The revelation of sexual abuse, along with the accusation of infanticide, comes early in the book. And while Maria reveals other campy but satisfying details later on—the priests have a secret signal, a “peculiar kind of hissing sound” they use to gain entry to the nunnery from the outside, a subterranean passage they can use if they’re willing to climb a few stairs)—the most detailed she gets about the actual rape is her description of her first night as a nun:

Father Dufrèsne called me out, saying he wished to speak with me. I feared what was his intention; but I dared not disobey. In a private apartment, he treated me in a brutal manner; and from two other priests, I afterward received similar usage that evening. Father Dufrèsne afterward appeared again; and I was compelled to remain in company with him until morning.

The shocking parts of Maria’s story are studded into a thorough attack on Catholicism: the Mother Superior is greedy about money, the priests disparage the Protestant Bible as a dangerous book, the nuns believe in ghosts. When Maria Monk was published, anti-Catholicism in America was on the rise. Irish immigrants had started to fill the cities of the Eastern seaboard; in 1834 a mob burned down a Catholic convent in Boston. Maria’s story was not the first account from an escaped nun, but it was the most successful. Her book was backed by a trio of Protestant leaders known to be campaigning against the influence of Catholicism in America: Theodore Dwight—supposedly related to Jonathan Edwards—and the reverends John Jay Slocum and George Bourne, all prominent nativist and abolitionist leaders. (Along with William Hoyt, they were same men who visited Maria’s mother.) They traveled with Maria from Montreal to promote the book in New York and other American cities, coached her, and, very likely, wrote her actual book. They also made significant amounts of money on it—and though Maria may have eked out a little profit, it was relatively small. She even tried, and failed, to sue them for her share.

The subject matter drove readers to seek out the book, but after it became a bestseller the press began to tell a different story. In the book, Maria asserts her authority by describing the physical layout of the nunnery: it was impossible to verify, she writes, because no one’s allowed in the back rooms, but if anyone were to gain access, they would see exactly what she described. In 1836, the journalist William L. Stone visited the Hotel Dieu nunnery, was allowed access to the entire building, and found nothing at all resembling the place Maria Monk described.

A plan of the Hotel Dieu.

Newspapers began to report that Maria was far from saintly, saying she had spent time in a Catholic halfway house for wayward women. She was described by Stone as decidedly un-nun-like; “pert, brazen, and rather pretty.” That was a relatively kind description; one broadside called her Hoyt’s “associate prostitute.” It’s unclear if this account of Maria’s life is any more true than the story published in The Awful Disclosures of Maria Monk, or how she met Hoyt and his Protestant fellows to begin with. Even her own mother’s account of her is suspect. Considering that Maria was one of the most infamous women in the country’s early history, it’s hard to see who she was at all.

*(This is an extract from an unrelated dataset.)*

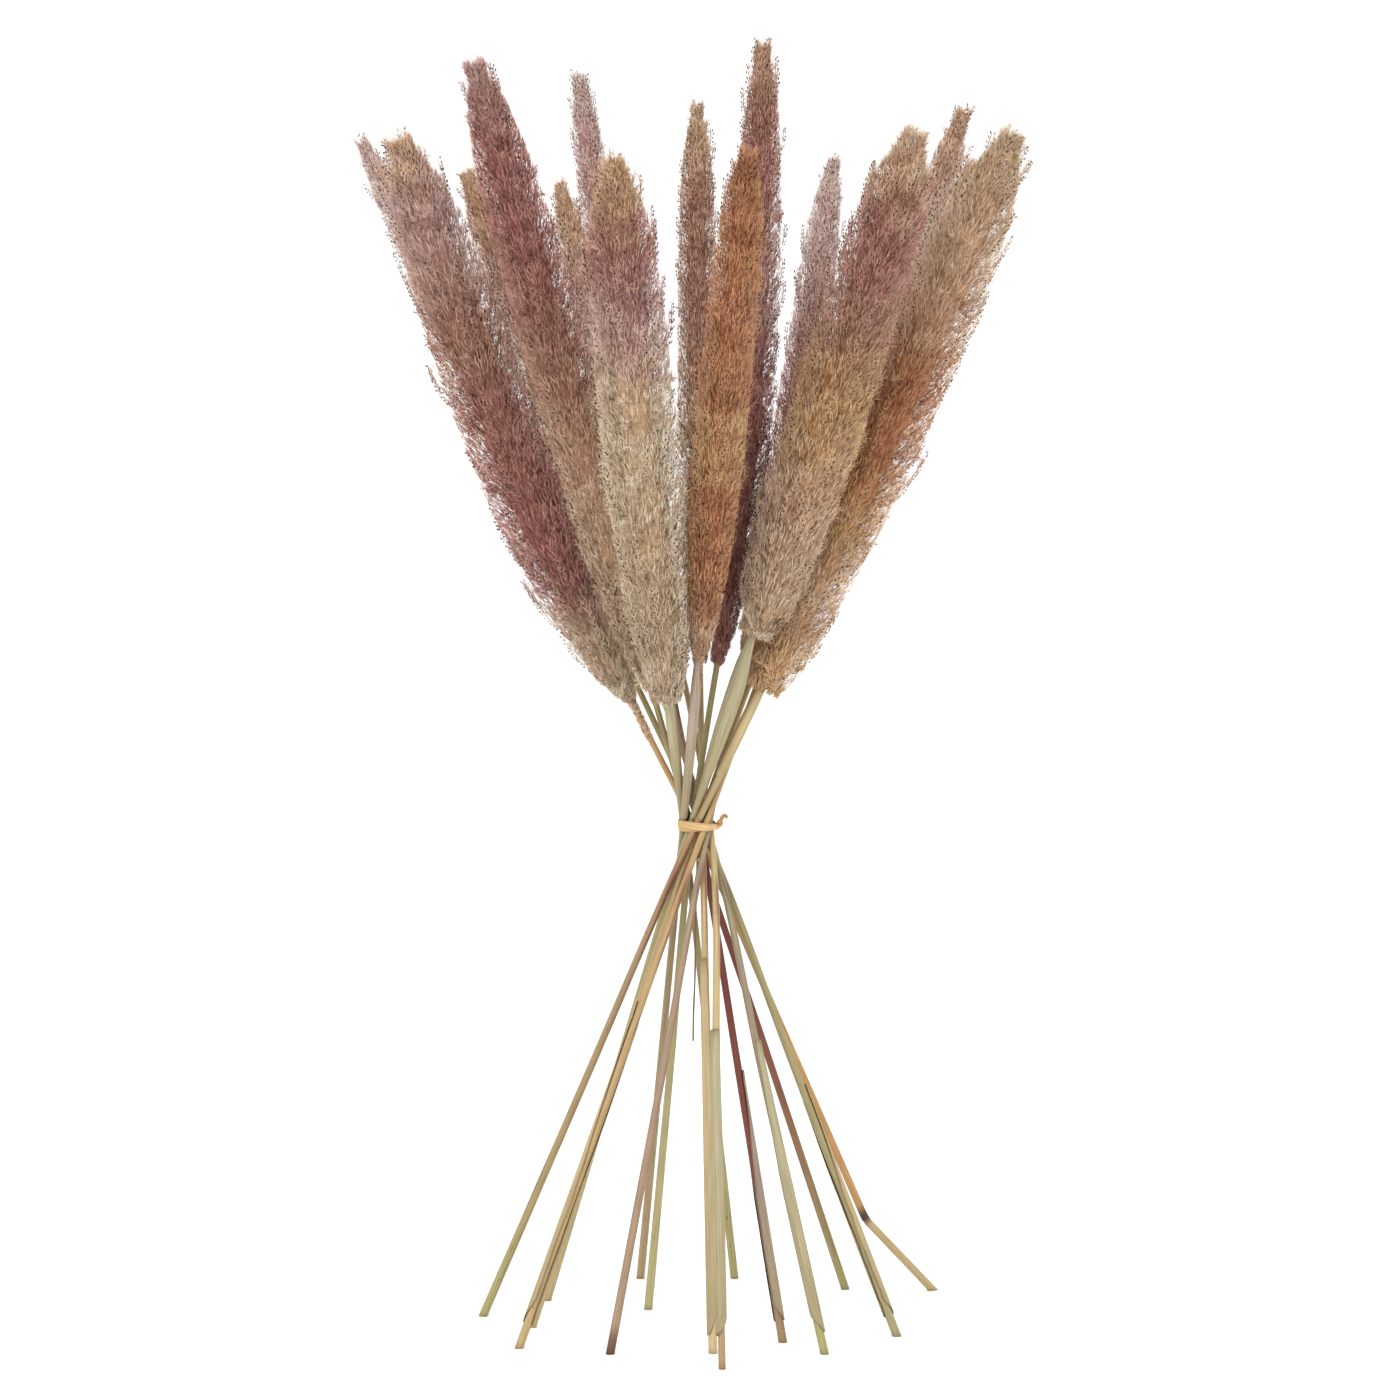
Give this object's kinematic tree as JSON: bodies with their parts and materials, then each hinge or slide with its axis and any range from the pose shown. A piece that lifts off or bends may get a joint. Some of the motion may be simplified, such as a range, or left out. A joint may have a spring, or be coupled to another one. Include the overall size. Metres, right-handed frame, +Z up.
{
  "type": "bundle of dried pampas grass",
  "caption": "Spiral-tied sheaf of dried pampas grass: long splayed stems held at the waist by a raffia tie, with tall feathery plumes above; stands on its cut ends.",
  "frame": {"origin": "on the ground, under the middle of the bundle's box", "axes": "+Z up from the cut ends to the plume tips, +X to the right and -Y towards the viewer, who sees the knot of the tie at the right"},
  "size_m": [0.3924, 0.3268, 0.744],
  "materials": {
    "culm_green": "satin",
    "culm_mauve": "satin",
    "culm_straw": "satin",
    "plume_cream": "matte",
    "plume_mauve": "matte",
    "plume_plum": "matte",
    "plume_rust": "matte",
    "plume_tan": "matte",
    "raffia": "matte",
    "sheath_green": "satin",
    "sheath_mauve": "satin",
    "sheath_straw": "satin"
  },
  "bodies": {
    "root": {"plume_01": "plume_tan", "plume_02": "plume_mauve", "plume_03": "plume_tan", "plume_04": "plume_tan", "plume_05": "plume_mauve", "plume_06": "plume_rust", "plume_07": "plume_plum", "plume_08": "plume_tan", "plume_09": "plume_mauve", "plume_10": "plume_cream", "plume_11": "plume_tan", "plume_12": "plume_tan", "plume_13": "plume_plum", "plume_14": "plume_mauve", "plume_15": "plume_plum", "sheath_01": "sheath_straw", "sheath_02": "sheath_straw", "sheath_04": "sheath_green", "sheath_06": "sheath_mauve", "sheath_08": "sheath_straw", "sheath_09": "sheath_green", "sheath_10": "sheath_green", "sheath_11": "sheath_mauve", "sheath_12": "sheath_green", "sheath_14": "sheath_straw", "stem_01": "culm_straw", "stem_02": "culm_straw", "stem_03": "culm_straw", "stem_04": "culm_green", "stem_05": "culm_mauve", "stem_06": "culm_mauve", "stem_07": "culm_green", "stem_08": "culm_straw", "stem_09": "culm_straw", "stem_10": "culm_green", "stem_11": "culm_mauve", "stem_12": "culm_green", "stem_13": "culm_green", "stem_14": "culm_straw", "stem_15": "culm_straw", "tie_band": "raffia", "tie_end": "raffia", "tie_knot": "raffia", "tie_tail": "raffia"}
  },
  "joints": []
}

Almost immediately after the book’s publication, though, the press began to excoriate her. Her mother’s account of Hoyt’s visit was one of the first counternarratives to appear “with brazen impudence,” Maria and her collaborators were “attempting to fix on the virtuous Catholic ladies and Catholic priests of Montreal, the shameless character which belongs only to themselves,” promised the introduction to a broadside containing Mrs. Mills’ account of Maria’s life story. But even after being accused of lying, Maria would still insist she had told Hoyt, Dwight and the other men her story as best she remembered it.

Maria’s mother would report to a Montreal justice in October 1835 that her daughter was prone to exaggeration. “My daughter was frequently deranged in her head,” Mrs. Mills said. “When at the age of about seven years, she broke a slate pencil in her ear...since that time her mental faculties were deranged, and by times much more than at other times.” When this story began circulating, a doctor in Philadelphia declared Maria unfit to take care of herself.

Maria describes her limited education at the beginning of the narrative, and it never quite makes sense that she could have written an entire book. And as critics started circling Maria and the men surrounding her, they admitted it was more of an “as told to”—she’d told them her story, and they’d helped her create a book (Theodore Dwight was likely the ghostwriter). Within a few years of publication, both the story and the men’s relationship with Maria began to break down. By 1837, Maria had split from the men she’d been traveling with—when Slocum tried to coax her back in Philadelphia, she tried to have him arrested. Once a chaste nun and bestselling author, Maria Monk was now considered by the press to be a mentally ill liar and prostitute.

It’s a sadly familiar tale: a woman comes forward with a terrible story, is embraced by the media, then is discredited and attacked as a sexually promiscuous liar. When Rolling Stone published the story of “Jackie” it followed a similar trajectory as Maria’s story, echoing an idea that had been gaining power: now, fraternities are bastions of rape culture; then, Catholicism is corrupt. Even after the Rolling Stone piece was investigated, Jackie was not entirely excoriated. Something traumatic happened to her, even if it was not exactly what she shared with a reporter. Was the same true of Maria?

Maybe Maria did have some cognitive disabilities, maybe she had, at some point, had sex for money or lived in a halfway house for sex workers. While relations between nuns and priests might have been as appropriate as advertised, how did they act toward powerless women like Maria? It’s not so hard to imagine a less-than-perfect priest trying to elicit stories of the “most improper and even revolting nature” during confession with a former prostitute. And no matter what, something did happen to her; she was taken advantage of. Whatever story she had, whatever bit of it might have been true, it was picked up by more powerful people who twisted it to their own ends. Maria didn’t profit from the book, or her infamy. She died poor and young—and, it seems, without anyone ever trying to reconstruct what had actually happened in her life. These days, we’re more willing to reevaluate the stories of women and sex, especially when they’ve been controlled by powerful men. It’s almost impossible to find any real interrogation of the men involved in Maria Monk’s story: How did they find her? Who gave them the idea to use her as the figurehead of an anti-Catholic book? Where did they go wrong?